In a tense regional geopolitical context, 67 youngsters from 11 different MENA countries were brought together last weekend with the common goal of becoming community, business and national leaders of a future they hope will be more peaceful and promising.

The 15 new recruits of the LAU-Middle East Partnership Initiative Tomorrow’s Leaders program (LAU-MEPI TL)―administered by LAU’s University Enterprise Office (UEO)―bonded with the 52 current students and administrators of the program during a three-day retreat organized in Ehden.

“This program transcends gender, countries and cultures. Every year I am impressed by the transformation of the students who are gaining so much wisdom and self-awareness,” stated UEO Director Walid Touma.

Now in its ninth year, the LAU-MEPI TL program provides higher education opportunities to underprivileged youth from around the Arab world who demonstrate outstanding leadership potential.

The U.S. embassy’s MEPI coordinator, George Aldridge, who attended the retreat said that “many of the students asked, ‘Is there a safe zone for me to go back to after I graduate?’.” The present conditions have created a palpable sense of frustration for the scholars, many of whom have left their families in war-torn countries. Aldridge acknowledged that their predicaments  touched him deeply, before suggesting that “in the cases where some cannot easily return to their countries, there is still community work they can do from outside.”  He recommended that the LAU-MEPI TL scholars consider, for example, “joining an international organization or supporting indirectly the work of the Red Cross and Red Crescent Society.”

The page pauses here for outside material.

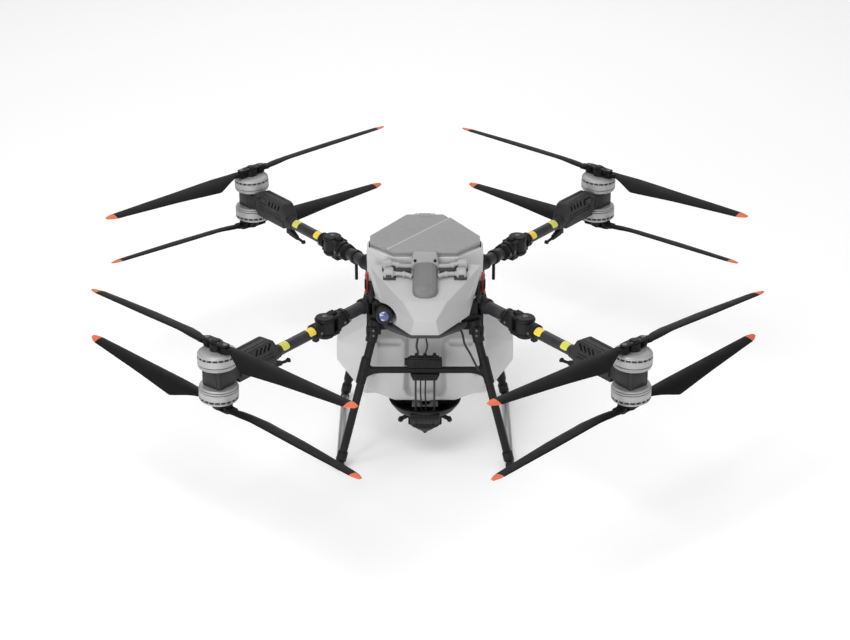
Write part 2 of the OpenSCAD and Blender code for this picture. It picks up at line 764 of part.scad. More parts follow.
module rear_right_upper_blade_a() { corner_blade(false, true, rear_right_park, 1, 1); }
module rear_right_upper_blade_b() { corner_blade(false, true, rear_right_park, 1, -1); }
module rear_right_lower_blade_a() { corner_blade(false, true, rear_right_park, -1, 1); }
module rear_right_lower_blade_b() { corner_blade(false, true, rear_right_park, -1, -1); }

center_frame();
inner_arm_tubes();
fold_brackets();
nose_cowl();
chin_tray();
radar_capsule();
capsule_conduits();
hopper();
hopper_lid();
left_hopper_latch();
right_hopper_latch();
front_leg_frame();
rear_legs();
skid_tubes();
skid_feet();
control_module();
spreader_struts();
spreader_housing();
spinner_disc();
metering_gate();
camera_bracket();
camera_barrel();
battery();
antenna_pegs();
cable_harness();
front_left_arm();
front_right_arm();
rear_left_arm();
rear_right_arm();
front_left_motor_mount();
front_right_motor_mount();
rear_left_motor_mount();
rear_right_motor_mount();
front_left_upper_rotor();
front_left_lower_rotor();
front_right_upper_rotor();
front_right_lower_rotor();
rear_left_upper_rotor();
rear_left_lower_rotor();
rear_right_upper_rotor();
rear_right_lower_rotor();
front_left_upper_blade_a();
front_left_upper_blade_b();
front_left_lower_blade_a();
front_left_lower_blade_b();
front_right_upper_blade_a();
front_right_upper_blade_b();
front_right_lower_blade_a();
front_right_lower_blade_b();
rear_left_upper_blade_a();
rear_left_upper_blade_b();
rear_left_lower_blade_a();
rear_left_lower_blade_b();
rear_right_upper_blade_a();
rear_right_upper_blade_b();
rear_right_lower_blade_a();
rear_right_lower_blade_b();
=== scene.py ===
import json
from math import atan2, copysign, cos, hypot, pi, radians, sin, sqrt

import bmesh
import bpy
from mathutils import Matrix, Vector


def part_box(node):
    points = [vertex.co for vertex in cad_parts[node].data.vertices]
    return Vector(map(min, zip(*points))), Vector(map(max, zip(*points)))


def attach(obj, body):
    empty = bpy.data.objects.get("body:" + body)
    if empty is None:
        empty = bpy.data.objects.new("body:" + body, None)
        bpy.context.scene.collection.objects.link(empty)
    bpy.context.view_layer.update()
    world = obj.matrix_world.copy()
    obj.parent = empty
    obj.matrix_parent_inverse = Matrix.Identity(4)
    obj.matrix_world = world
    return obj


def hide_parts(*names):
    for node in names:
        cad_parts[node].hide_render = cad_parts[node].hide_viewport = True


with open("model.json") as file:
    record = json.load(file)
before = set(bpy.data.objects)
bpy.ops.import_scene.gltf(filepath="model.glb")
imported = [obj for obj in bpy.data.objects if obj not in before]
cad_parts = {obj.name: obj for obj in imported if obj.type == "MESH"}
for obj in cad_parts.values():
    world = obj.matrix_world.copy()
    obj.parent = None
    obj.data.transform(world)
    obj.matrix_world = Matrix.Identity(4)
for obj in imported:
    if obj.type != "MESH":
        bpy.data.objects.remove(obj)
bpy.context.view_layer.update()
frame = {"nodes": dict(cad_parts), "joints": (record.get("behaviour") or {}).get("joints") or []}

# Every mesh is drawn in millimetres, in the frame's own axes, and scaled to metres when it becomes a piece.
MM = 0.001
JOINTS = {j["name"]: j for j in frame["joints"]}
CORNERS = ["front_left", "front_right", "rear_left", "rear_right"]
LEVELS = {"upper": 1, "lower": -1}
UP = Vector((0, 0, 1))
# TO_X lays a form that is drawn along Z along X, FORWARD lays it along -Y.
TO_X = Matrix.Rotation(pi / 2, 4, "Y")
FORWARD = Matrix.Rotation(pi / 2, 4, "X")
at = Matrix.Translation


def corner_box(node):
    """Lowest and highest corner of a CAD node, in millimetres."""
    low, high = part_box(node)
    return low / MM, high / MM


def joint_at(name):
    return Vector(JOINTS[name]["pos_m"]) / MM


# ------------------------------------ materials

def add_node(tree, kind, **settings):
    made = tree.nodes.new(kind)
    for key, value in settings.items():
        if key in made.inputs:
            made.inputs[key].default_value = value
        else:
            setattr(made, key, value)
    return made


def material(name):
    """A new material, its nodes, its shader and the object's own coordinates."""
    made = bpy.data.materials.new(name)
    made.use_nodes = True
    tree = made.node_tree
    coords = add_node(tree, "ShaderNodeTexCoord").outputs["Object"]
    return made, tree, tree.nodes["Principled BSDF"], coords


def noise_on(tree, coords, scale, detail=3.0, rough=0.5):
    made = add_node(tree, "ShaderNodeTexNoise", Scale=scale, Detail=detail, Roughness=rough)
    tree.links.new(coords, made.inputs["Vector"])
    return made.outputs["Fac"]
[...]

When psychology major Larissa Kassis, 20, left her native Syria, her English was elementary. In less than two years, she has learned to speak it fluently. “LAU-MEPI TL gave me the opportunity I needed to start my journey,” she enthused. Fellow student Kaies Ben Mariem, 22, from Tunisia, who is majoring in marketing with a minor in psychology noticed a significant change in his self-awareness and confidence during his time at LAU where, he said, “students are treated with respect and the faculty listens to us and our ideas.” For Lybian Rawand Haress, 20, a TV and film major, LAU was initially just another institution until he realized it had much more to offer. “It has taught me a lot about myself and also about the other MENA countries.”

More than an academic experience, the university affords students the opportunity to take part in a wide range of extra-curricular activities, including community engagement, a component where MEPI-TL students usually excel. “The program and the circumstances of their home countries push these students to give. They have so much to offer,” says professor Marwan Rowayheb, also student initiative coordinator of the program. During their years at the university, notes instructor Reine Azzi, student communications and activities coordinator of the program, the scholars’ untapped abilities come to the fore. “These students are powerhouses of emotions, ideas and they challenge all stereotypes.”

The pressing need for reform in the region is best addressed by educating future generations, according to Dr. Touma, “We are doing the right thing empowering and teaching the new generations of the MENA region … This program is the oxygen to equip our youth to effect change.”